═════ SUPPLIED INFORMATION ═════

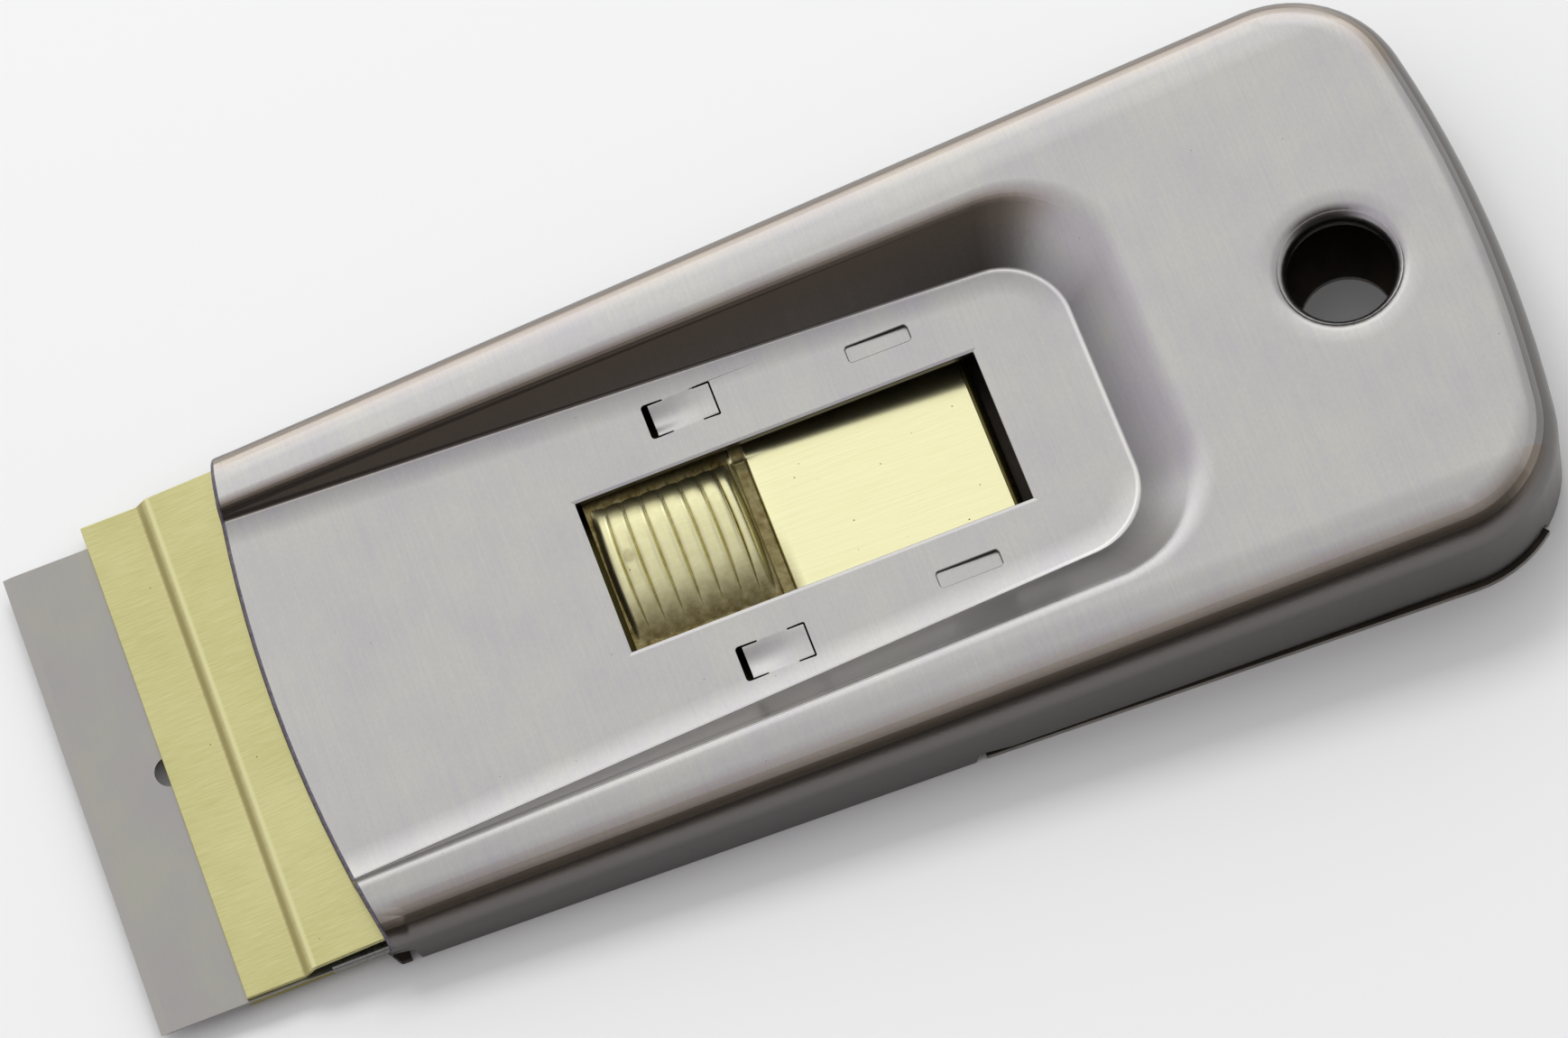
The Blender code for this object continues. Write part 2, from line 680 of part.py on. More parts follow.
def make_spine(finish, parent):
    # A strip folded over the blade's back edge.
    rear = blade_depth - blade_ahead_of_lip - lip_ahead_of_cover
    middle = blade_middle - tray_bottom
    front = max(rear - spine_depth, lip_depth + joggle_run - lip_ahead_of_cover + spine_behind_joggle)
    radius = (spine_slot + spine_sheet) / 2
    bend = arc((rear + spine_fit + spine_sheet / 2 - radius, middle), radius, -pi / 2, pi / 2, 2 * bend_steps)
    path = [(front, middle - radius)] + bend + [(front, middle + radius)]
    bm = bent_strip(path, spine_sheet, blade_width, blade_shift)
    return finish_object("blade_spine", bm, finish, (0, 0, 0), parent)


def pad_rise(along, across, crest):
    # The pad's crown and its ribs above the leaf: steep at the pad's sides, each rib rounded at its ends.
    rib = abs(sin(pi * rib_count * (along + 1) / 2)) ** rib_round_share
    reach = min(1, abs(across) / (1 - rib_end_share * (1 - rib)))
    sides = (1 - abs(along) ** pad_squareness) * (1 - reach ** pad_squareness)
    return sides * (1 - pad_crown_share * across ** 2) * (crest - rib_height * (1 - rib))


def rib_place(along, across):
    # The ribs are widest in the middle of the pad and bow apart there, as the dome stretches them.
    spread = along + rib_spread_share * (along - along ** 3)
    bow = 1 - rib_bow_share * across ** 2
    return (pad_front + pad_rear) / 2 + spread * bow * pad_length / 2


def leaf_columns():
    steps = rib_count * rib_steps
    columns = [leaf_front] + [pad_front + pad_length * i / steps for i in range(steps + 1)]
    columns += [pad_rear + valley_wall_run, pad_rear + valley_width - valley_wall_run]
    columns += [pad_rear + valley_width, leaf_rear]
    return columns


def leaf_rows():
    half, pad = leaf_width / 2, pad_width / 2
    end_shares = [0.3, 0.55, 0.75, 0.86, 0.92, 0.96, 0.985, 1]
    shares = [-share for share in reversed(end_shares)] + [0] + end_shares
    return [-half] + [pad * share for share in shares] + [half]


def make_leaf(finish, parent):
    # A tongue with a raised ribbed pad, a valley behind it and a flat plate back to the fold.
    columns, rows = leaf_columns(), leaf_rows()
    bm = bmesh.new()
    bmesh.ops.create_grid(bm, x_segments=len(columns) - 1, y_segments=len(rows) - 1, size=1)
    sheet = sorted(bm.verts, key=lambda v: (round(v.co.x, 4), round(v.co.y, 4)))
    for i, vert in enumerate(sheet):
        vert.co = (columns[i // len(rows)], rows[i % len(rows)], 0)
    middle_x = (pad_front + pad_rear) / 2
    root_height = tray_bottom + fold_height
    middle_height = root_height + leaf_slope * (leaf_rear - middle_x)
    crest = panel_height(middle_x) + pad_proud - middle_height
    raised = bmesh.ops.extrude_face_region(bm, geom=bm.faces[:])
    top = {item for item in raised["geom"] if isinstance(item, bmesh.types.BMVert)}
    for vert in bm.verts:
        x, y, _ = vert.co
        along, across = (2 * x - pad_front - pad_rear) / pad_length, 2 * y / pad_width
        in_valley = pad_rear < x < pad_rear + valley_width and abs(y) < pad_width / 2
        height = root_height + leaf_slope * (leaf_rear - x)
        if round(max(abs(along), abs(across)), 4) <= 1:
            x = rib_place(along, across)
            height += pad_rise(along, across, crest)
        height -= valley_depth if in_valley else 0
        height -= 0 if vert in top else brass_sheet
        vert.co = (x - hinge_x, y, height - hinge_z)
    return finish_object("thumb_leaf", bm, finish, (hinge_x, 0, hinge_z - tray_bottom), parent)


def clear_scene():
    for obj in list(bpy.data.objects):
        bpy.data.objects.remove(obj, do_unlink=True)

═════

**TO BE DONE:** Reproduce every line above without error.

**WRITTEN SOLUTION:**
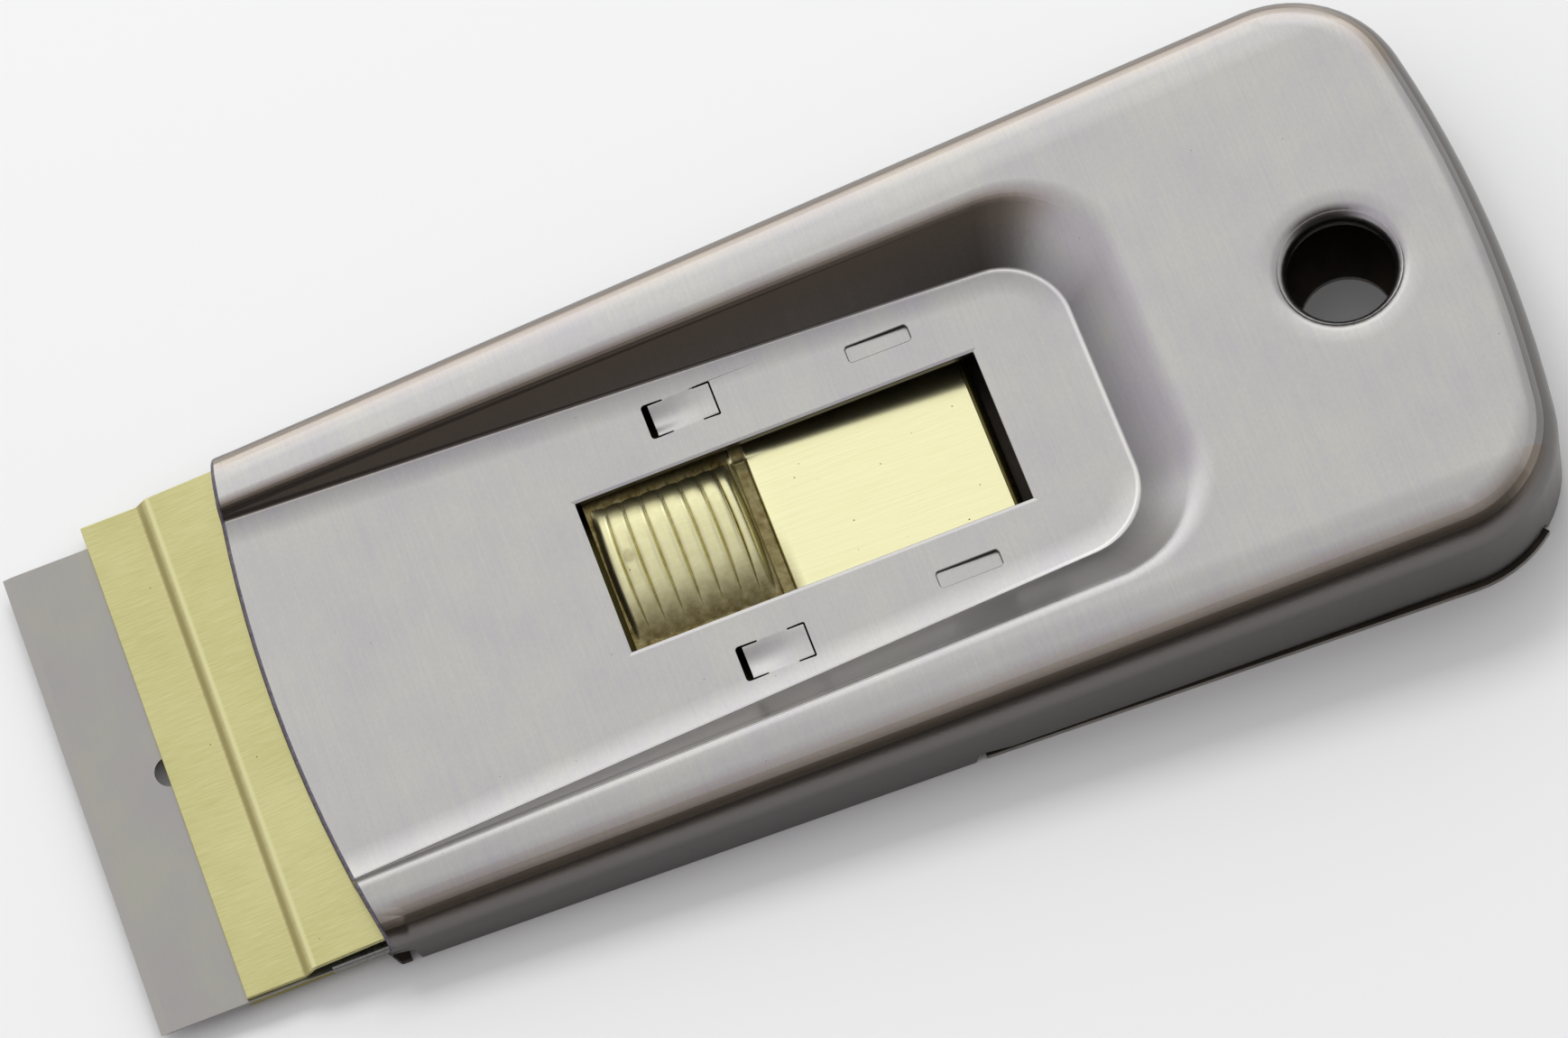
The Blender code for this object continues. Write part 2, from line 680 of part.py on. More parts follow.
def make_spine(finish, parent):
    # A strip folded over the blade's back edge.
    rear = blade_depth - blade_ahead_of_lip - lip_ahead_of_cover
    middle = blade_middle - tray_bottom
    front = max(rear - spine_depth, lip_depth + joggle_run - lip_ahead_of_cover + spine_behind_joggle)
    radius = (spine_slot + spine_sheet) / 2
    bend = arc((rear + spine_fit + spine_sheet / 2 - radius, middle), radius, -pi / 2, pi / 2, 2 * bend_steps)
    path = [(front, middle - radius)] + bend + [(front, middle + radius)]
    bm = bent_strip(path, spine_sheet, blade_width, blade_shift)
    return finish_object("blade_spine", bm, finish, (0, 0, 0), parent)


def pad_rise(along, across, crest):
    # The pad's crown and its ribs above the leaf: steep at the pad's sides, each rib rounded at its ends.
    rib = abs(sin(pi * rib_count * (along + 1) / 2)) ** rib_round_share
    reach = min(1, abs(across) / (1 - rib_end_share * (1 - rib)))
    sides = (1 - abs(along) ** pad_squareness) * (1 - reach ** pad_squareness)
    return sides * (1 - pad_crown_share * across ** 2) * (crest - rib_height * (1 - rib))


def rib_place(along, across):
    # The ribs are widest in the middle of the pad and bow apart there, as the dome stretches them.
    spread = along + rib_spread_share * (along - along ** 3)
    bow = 1 - rib_bow_share * across ** 2
    return (pad_front + pad_rear) / 2 + spread * bow * pad_length / 2


def leaf_columns():
    steps = rib_count * rib_steps
    columns = [leaf_front] + [pad_front + pad_length * i / steps for i in range(steps + 1)]
    columns += [pad_rear + valley_wall_run, pad_rear + valley_width - valley_wall_run]
    columns += [pad_rear + valley_width, leaf_rear]
    return columns


def leaf_rows():
    half, pad = leaf_width / 2, pad_width / 2
    end_shares = [0.3, 0.55, 0.75, 0.86, 0.92, 0.96, 0.985, 1]
    shares = [-share for share in reversed(end_shares)] + [0] + end_shares
    return [-half] + [pad * share for share in shares] + [half]


def make_leaf(finish, parent):
    # A tongue with a raised ribbed pad, a valley behind it and a flat plate back to the fold.
    columns, rows = leaf_columns(), leaf_rows()
    bm = bmesh.new()
    bmesh.ops.create_grid(bm, x_segments=len(columns) - 1, y_segments=len(rows) - 1, size=1)
    sheet = sorted(bm.verts, key=lambda v: (round(v.co.x, 4), round(v.co.y, 4)))
    for i, vert in enumerate(sheet):
        vert.co = (columns[i // len(rows)], rows[i % len(rows)], 0)
    middle_x = (pad_front + pad_rear) / 2
    root_height = tray_bottom + fold_height
    middle_height = root_height + leaf_slope * (leaf_rear - middle_x)
    crest = panel_height(middle_x) + pad_proud - middle_height
    raised = bmesh.ops.extrude_face_region(bm, geom=bm.faces[:])
    top = {item for item in raised["geom"] if isinstance(item, bmesh.types.BMVert)}
    for vert in bm.verts:
        x, y, _ = vert.co
        along, across = (2 * x - pad_front - pad_rear) / pad_length, 2 * y / pad_width
        in_valley = pad_rear < x < pad_rear + valley_width and abs(y) < pad_width / 2
        height = root_height + leaf_slope * (leaf_rear - x)
        if round(max(abs(along), abs(across)), 4) <= 1:
            x = rib_place(along, across)
            height += pad_rise(along, across, crest)
        height -= valley_depth if in_valley else 0
        height -= 0 if vert in top else brass_sheet
        vert.co = (x - hinge_x, y, height - hinge_z)
    return finish_object("thumb_leaf", bm, finish, (hinge_x, 0, hinge_z - tray_bottom), parent)


def clear_scene():
    for obj in list(bpy.data.objects):
        bpy.data.objects.remove(obj, do_unlink=True)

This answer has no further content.